Продолжая традиции русской классической литературы в жанре психологической повести, «Поединок» с его гуманизмом и реализмом противостоял декадентской психопатологической повести и прежде всего повестям Л. Андреева, для которого погружение в больную, искривленную психику своих героев было своеобразной формой бегства от действительности.
«Поединок» значительно воздействовал и на дальнейшее развитие военной повести в русской демократической литературе (Вересаев, «На войне», 1906; Г. Эрастов, «Отступление», 1906, и др.).
30 июля 1905 года на вечере в Териоках, устроенном Горьким для сбора средств в пользу Петербургского комитета РСДРП и бастующих рабочих Путиловского завода, где Горький читал поэму «Человек», Куприн выступил с чтением отрывков «Поединка». Монологи Назанского, особенно остро звучавшие после недавних событий в армии и флоте, вызвали бурное одобрение слушателей.
В условиях растущего брожения в армии и флоте после восстания на «Потемкине» «Поединок» получал все большее распространение.

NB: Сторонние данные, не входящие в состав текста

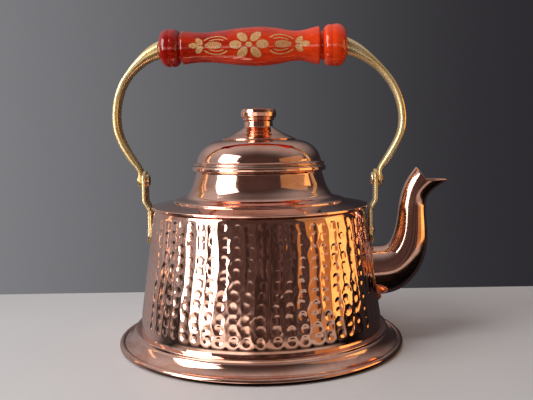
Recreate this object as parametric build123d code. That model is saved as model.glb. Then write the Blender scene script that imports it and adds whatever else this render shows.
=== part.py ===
from build123d import *
import os
from math import cos, radians, sin

# A hammered copper kettle: a conical body on a flared, rolled-rim base, a swept
# shoulder and neck, a lift-off domed lid, a gooseneck spout with a beak lip, and a
# brass bail with a turned wooden grip. Millimetres. The origin is the centre of the
# base on the surface it stands on, +Z is up, and the spout points along +X.

# ---- driving dimensions -------------------------------------------------------------
RIM_RADIUS = 100.0            # outside of the rolled rim, the widest part of the vessel
BEAD_RADIUS = 2.2             # section of the rolled rim
WIRE_RADIUS = 1.2             # wire inside the rolled rim
SHEET = 1.0                   # copper sheet of the skirt, shoulder, lid and spout
WALL_SHEET = 1.2              # heavier sheet of the hammered wall

WALL_FOOT_Z = 9.6             # lower edge of the wall, inside the skirt's ledge
WALL_TOP_Z = 95.2             # upper edge of the wall, under the folded seam
WALL_RADIUS_AT_20 = 84.4      # outside radius of the wall 20 mm above the table
WALL_TAPER = 0.1385           # radius lost per millimetre of height

SEAM_RADIUS = 75.9            # folded seam that joins wall and shoulder
SEAM_INNER_RADIUS = 72.8
SEAM_HEIGHT = 1.7
NECK_FOOT_RADIUS = 60.3       # step where the sloping shoulder becomes the neck
NECK_FOOT_Z = 100.0
NECK_BEND = (48.3, 108.5)
NECK_TOP_RADIUS = 44.0
COLLAR_RADIUS = 47.0
COLLAR_Z = (120.4, 124.4)

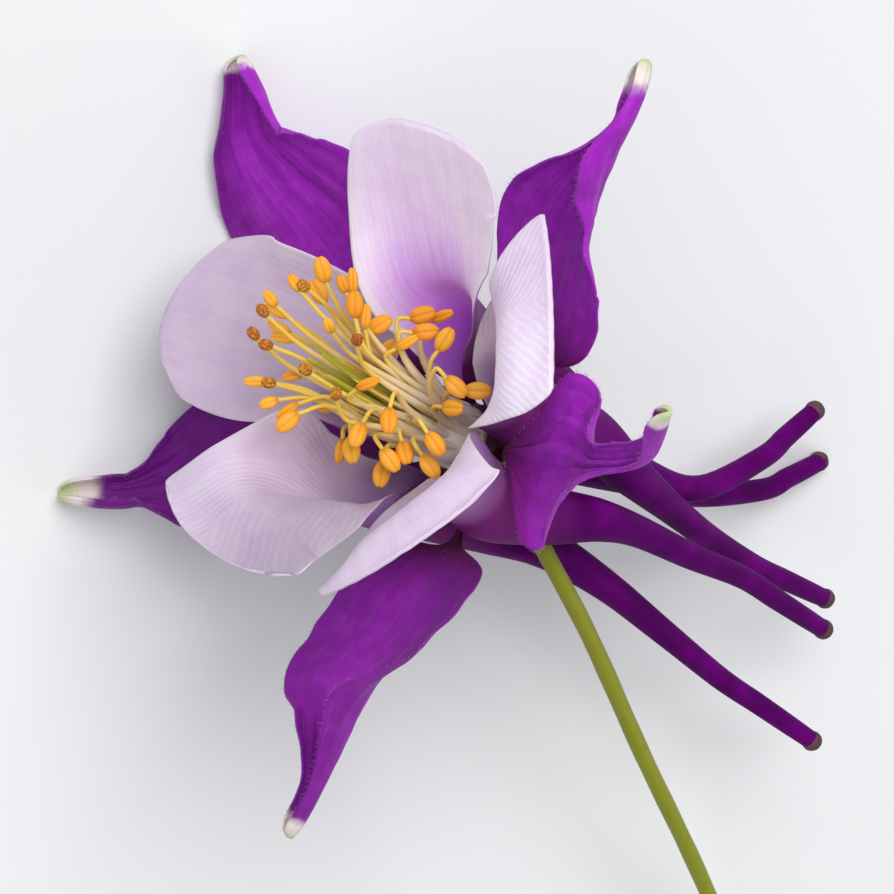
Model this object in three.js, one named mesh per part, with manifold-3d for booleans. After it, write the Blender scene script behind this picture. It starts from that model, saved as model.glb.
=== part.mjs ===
// A columbine bloom on its cut stalk, lying on a flat surface. Millimetres, +Z up.
//
// Every piece is first shaped in the bloom's own frame: the origin is the middle of the receptacle, the axis
// points out of the open face, and azimuths are counted round that axis, seen from the front. settle() then
// turns each piece to the way the bloom lies and trims what touches the surface to a small flat. The part's
// own origin is on the surface, under the middle of the whole piece's box.

import * as THREE from "three";
import { mergeVertices } from "three/addons/utils/BufferGeometryUtils.js";
import Module from "manifold-3d";

const wasm = await Module();
wasm.setup();

// ---- driving dimensions -------------------------------------------------------------------------------

const SHEET = 0.64; // thickness of petals and sepals

const PETAL_ROWS = 2; // mesh rows from one station to the next
const PETAL_COLUMNS = 12;
const SEPAL_ROWS = 3;
const SEPAL_COLUMNS = 8;

const STALK_RADIUS = 0.8;
const RECEPTACLE_RADIUS = 3.7;
const RECEPTACLE_HEIGHT = 4.6;

const STAMEN_COUNT = 48;
const STAMEN_SEED = 11;
const GOLDEN_ANGLE = 137.508; // from one stamen to the next
const STAMEN_HEIGHT = { inner: 20.8, outer: 9 };
const STAMEN_SPREAD = { inner: 3.4, outer: 7 };
const STAMEN_ROOT = 2.65; // the filaments' distance from the axis where they rise from the sleeve
const SLEEVE_BOTTOM = 0.6;
const SLEEVE_INNER = 2.2; // packed filament bases round the pistils
const SLEEVE_OUTER = 3.1;
const SLEEVE_TOP = 6.5;
const FILAMENT_RADIUS = 0.3;
const ANTHER = { length: 2.4, width: 1.6, depth: 1.2 };

const CARPEL_COUNT = 5;
const CARPEL_RADIUS = 0.56;
const STYLE_RADIUS = 0.3;
const PISTIL_BOTTOM = 0.6;
const PISTIL_TOP = 19;
const BUNCH_LEAN = { azimuth: 55, reach: 4.2 }; // how far the bunch leans over at 20 mm up

const HEADING = 159.7; // plan direction of the bloom's axis
const TIP = 70.5; // lean of the axis from upright
const SPIN = -85.2; // turn of the bloom about its axis
const REST_PLACE = [-8.54, 16.01, 24.84]; // the receptacle, from the middle of the bloom's footprint

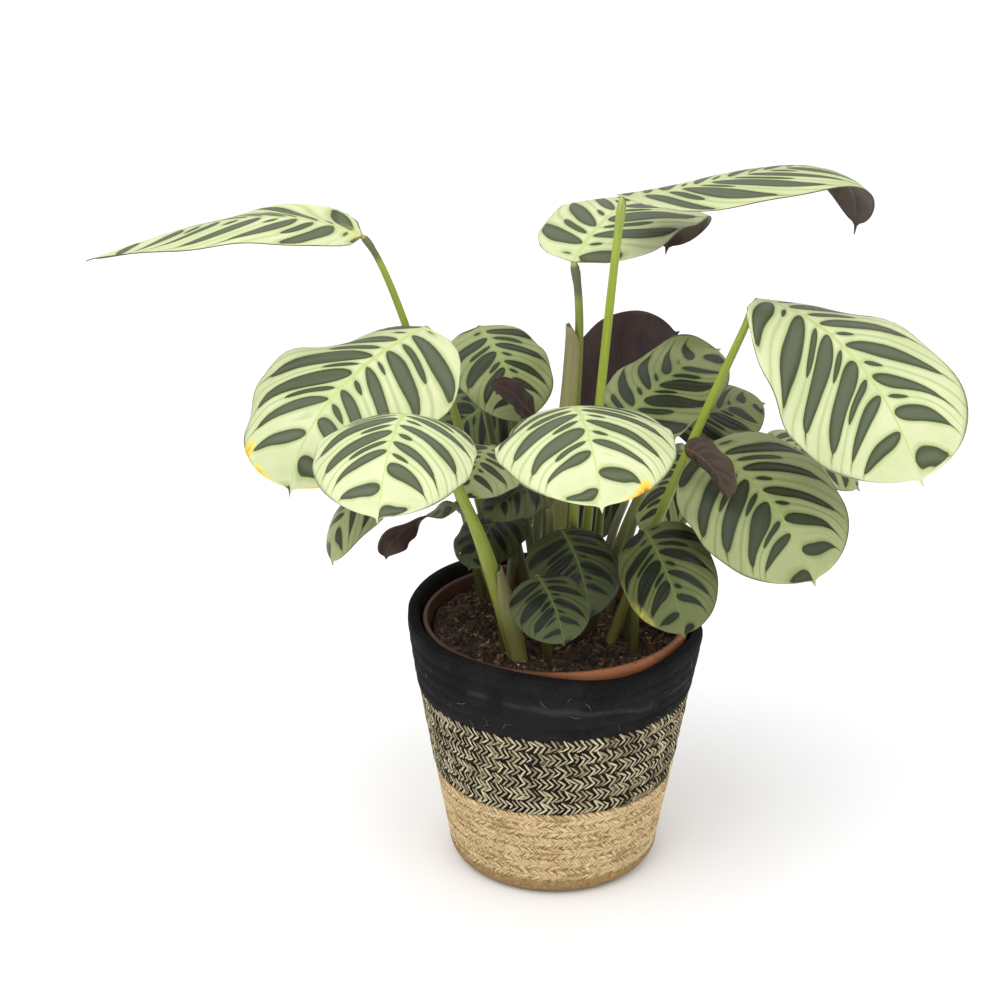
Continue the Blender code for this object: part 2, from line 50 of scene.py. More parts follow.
BODY = "root"

# %% [markdown]
# ## The photographer's camera
#
# The ellipses of the basket's bands tell how far the camera looks down and how far away
# it stands. They were measured once, and the numbers are kept here.

# %% Camera


def linked(name, data):
    """A new object at the origin, put in the scene."""
    made = bpy.data.objects.new(name, data)
    bpy.context.scene.collection.objects.link(made)
    return made


CAMERA_AT = (-0.0300, -0.9349, 0.5702)
CAMERA_PITCH = math.radians(22.148)
CAMERA_YAW = math.radians(0.182)
FOCAL_PIXELS = 2100.0
PHOTO_PIXELS = 1000.0
SENSOR_MM = 36.0


def make_camera():
    lens = bpy.data.cameras.new("camera")
    lens.sensor_width = SENSOR_MM
    lens.sensor_fit = "HORIZONTAL"
    lens.lens = FOCAL_PIXELS / PHOTO_PIXELS * SENSOR_MM
    lens.clip_start = 0.01
    eye = linked("camera", lens)
    ahead = Vector((math.sin(CAMERA_YAW) * math.cos(CAMERA_PITCH),
                    math.cos(CAMERA_YAW) * math.cos(CAMERA_PITCH),
                    -math.sin(CAMERA_PITCH)))
    eye.location = CAMERA_AT
    eye.rotation_euler = ahead.to_track_quat("-Z", "Y").to_euler()
    bpy.context.scene.camera = eye
    print("camera: lens %.1f mm" % lens.lens)


make_camera()

# %% [markdown]
# ## A short way to write node trees
#
# A material or a Geometry Nodes tree is a list of nodes and the links between them. This
# small helper adds a node, sets its options, and fills its sockets: a socket takes either
# a plain value or the output of an earlier node.

# %% Node helper


class Recipe:
    def __init__(self, tree):
        self.tree = tree

    def feed(self, socket, value):
        if isinstance(value, bpy.types.NodeSocket):
            self.tree.links.new(value, socket)
        elif value is not None:
            socket.default_value = value

    def node(self, kind, sockets=(), **options):
        made = self.tree.nodes.new(kind)
        for key, value in options.items():
            setattr(made, key, value)
        for name, value in dict(sockets).items():
            self.feed(made.inputs[name], value)
        return made

    def maths(self, operation, a, b=None, c=None):
        made = self.node("ShaderNodeMath", operation=operation)
        for socket, value in zip(made.inputs, (a, b, c)):
            self.feed(socket, value)
        return made.outputs[0]

    def step(self, value, low, high, out_low=0.0, out_high=1.0):
        """A soft step from out_low to out_high while the value goes from low to high."""
        made = self.node("ShaderNodeMapRange", interpolation_type="SMOOTHSTEP")
        for name, number in (("Value", value), ("From Min", low), ("From Max", high),
                             ("To Min", out_low), ("To Max", out_high)):
            self.feed(made.inputs[name], number)
        return made.outputs[0]

    def blend(self, share, a, b):
        """From colour a to colour b. The node's sockets share names, so they go by number."""
        made = self.node("ShaderNodeMix", data_type="RGBA")
        for number, value in ((0, share), (6, a), (7, b)):
            self.feed(made.inputs[number], value)
        return made.outputs[2]

    def ramp(self, share, stops):
        """A colour between stops, each a place from 0 to 1 and its colour."""
        made = self.node("ShaderNodeValToRGB")
        dots = made.color_ramp.elements
        while len(dots) < len(stops):
            dots.new(0.5)
        for dot, (place, colour) in zip(dots, stops):
            dot.position = place
            dot.color = rgba(colour)
        self.feed(made.inputs[0], share)
        return made.outputs[0]

    def noise(self, where, scale, detail=2.0, rough=0.5):
        return self.node("ShaderNodeTexNoise", {"Vector": where, "Scale": scale,
                                                "Detail": detail, "Roughness": rough}).outputs[0]

    def stretched(self, where, scale):
        return self.node("ShaderNodeMapping", {"Vector": where, "Scale": scale}).outputs[0]

    def split(self, place):
        return self.node("ShaderNodeSeparateXYZ", {"Vector": place}).outputs

    def on_object(self):
        """A pattern's place on the object, which neither pose nor camera changes."""
        return self.node("ShaderNodeTexCoord").outputs["Object"]

    def on_surface(self):
        """A pattern's place on the piece's own UV map."""
        return self.node("ShaderNodeUVMap", uv_map="UVMap").outputs["UV"]

    def attribute(self, name):
        return self.node("ShaderNodeAttribute", attribute_name=name).outputs["Fac"]

    def bump(self, height, strength, distance):
        return self.node("ShaderNodeBump", {"Height": height, "Strength": strength,
                                            "Distance": distance}).outputs[0]


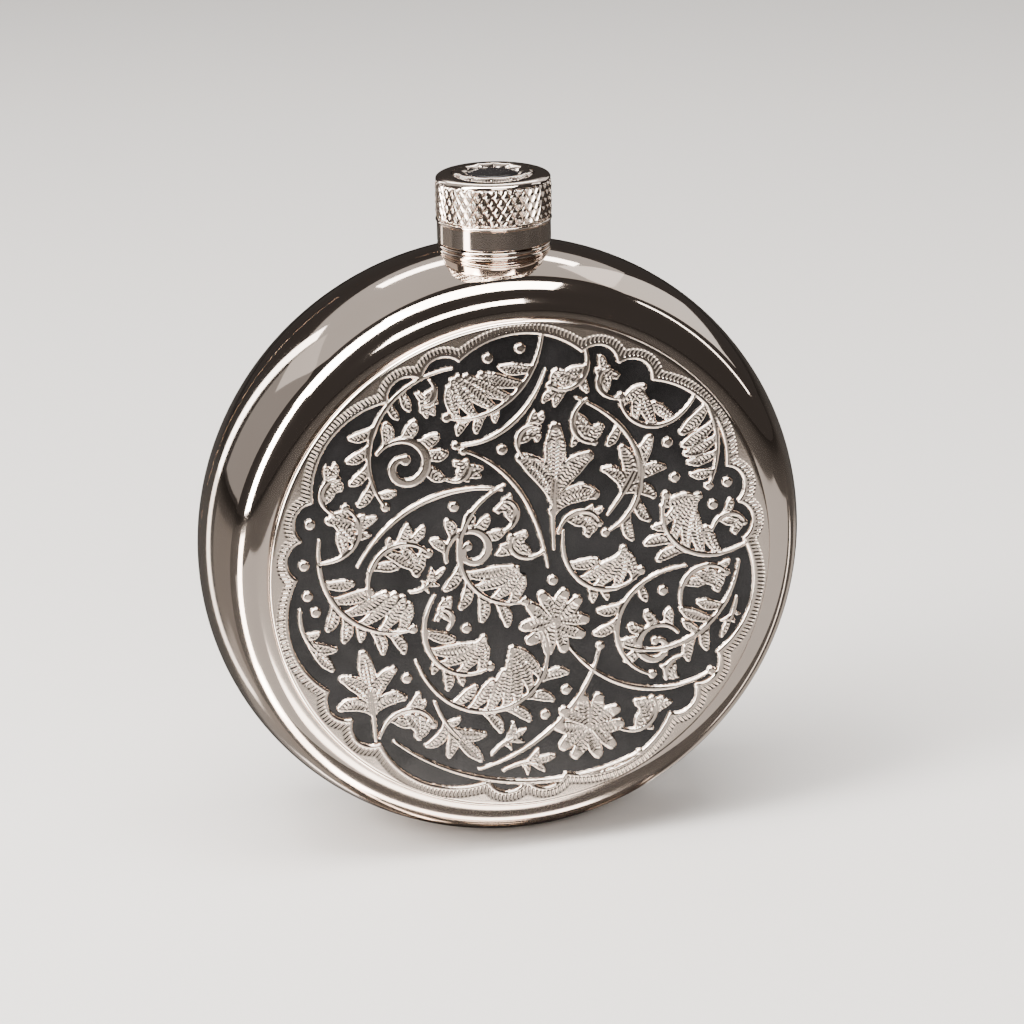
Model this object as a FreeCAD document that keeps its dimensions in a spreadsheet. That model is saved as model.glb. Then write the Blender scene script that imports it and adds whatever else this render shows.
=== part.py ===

Передовая часть офицерства увидела в повести призыв к «полному оздоровлению всей русской жизни», как говорилось в адресе Куприну от военных Петербурга. Чтение глав «Поединка», предпринятое автором осенью 1905 года в воинских частях, имело прямое агитационное значение. Овациями встретили моряки Севастополя монологи Назанского, клеймившие оторвавшуюся от народа паразитическую часть офицерства. На одном из чтений «Поединка» в Севастополе Куприна приветствовал лейтенант Шмидт.
В Севастополь осенью 1905 года Куприна привлекла новая волна революционного подъема в черноморском флоте. В середине ноября восстали судовые и береговые экипажи. Центром движения стал крейсер «Очаков», с борта которого лейтенант Шмидт призвал флот ко всеобщему выступлению.
В. И. Ленин придавал огромное значение севастопольским событиям. «Теперь армия бесповоротно отпала от самодержавия»[7], — писал он 15 ноября 1905 года в газете «Новая жизнь» по поводу очаковской эпопеи.
Вследствие слабости большевистских организаций в черноморском флоте героический «Очаков» был разгромлен царскими войсками.
Куприну пришлось стать очевидцем этой зверской расправы. Он лично участвовал в спасении уцелевших матросов, прятал их на конспиративных квартирах, устраивал под видом сезонных рабочих на винограднике, обманув бдительность полиции. В корреспонденции «События в Севастополе» Куприн, в противовес официальной информации, нарисовал потрясающую картину расправы царских опричников с героическими повстанцами. С болью и гневом писал Куприн о том «костре из человеческого мяса», в который превратил адмирал Чухнин мятежный крейсер. Зажженный артиллерией корабль продолжали обстреливать с берега, «по катеру с ранеными… стреляли картечью», «бросавшихся вплавь расстреливали пулеметами… людей, карабкавшихся на берег, солдаты приканчивали штыками». В лице Чухнина, который «входил в иностранные порты с повешенными матросами, болтавшимися на ноке», Куприн заклеймил душителей революции.
Поместившая статью Куприна газета «Наша жизнь» была закрыта, Куприн административно выслан из Севастополя, против него было начато судебное дело о «возбуждении в населении ненависти» к «представителю правительственной власти», по которому Куприн впоследствии понес наказание.
Сочувствие героям революции и ненависть к ее палачам, пронизавшие статью о Севастополе, отразились и в других произведениях Куприна 1905–1906 годов. Гневно протестовал Куприн против контрреволюционного террора в рассказе «Сны», написанном в декабре 1905 года, в дни разгрома вооруженного восстания в Москве. В заключительных строках рассказа писатель высказал горячую веру в близкое торжество свободы. Во второй статье «Памяти Чехова», написанной к первой годовщине смерти писателя, Куприн связывает наступление революции с цепью поражений самодержавия в русско-японской войне. Рассказ «Тост» славит героев революции, которые «умирали на виселицах и под расстрелом» и «отрекались добровольно от всех радостей жизни, кроме одной радости — умереть за свободную жизнь грядущего человечества». Революционное насилие, призванное сокрушить старый мир и уничтожить рабство, воспевяет аллегория «Искусство».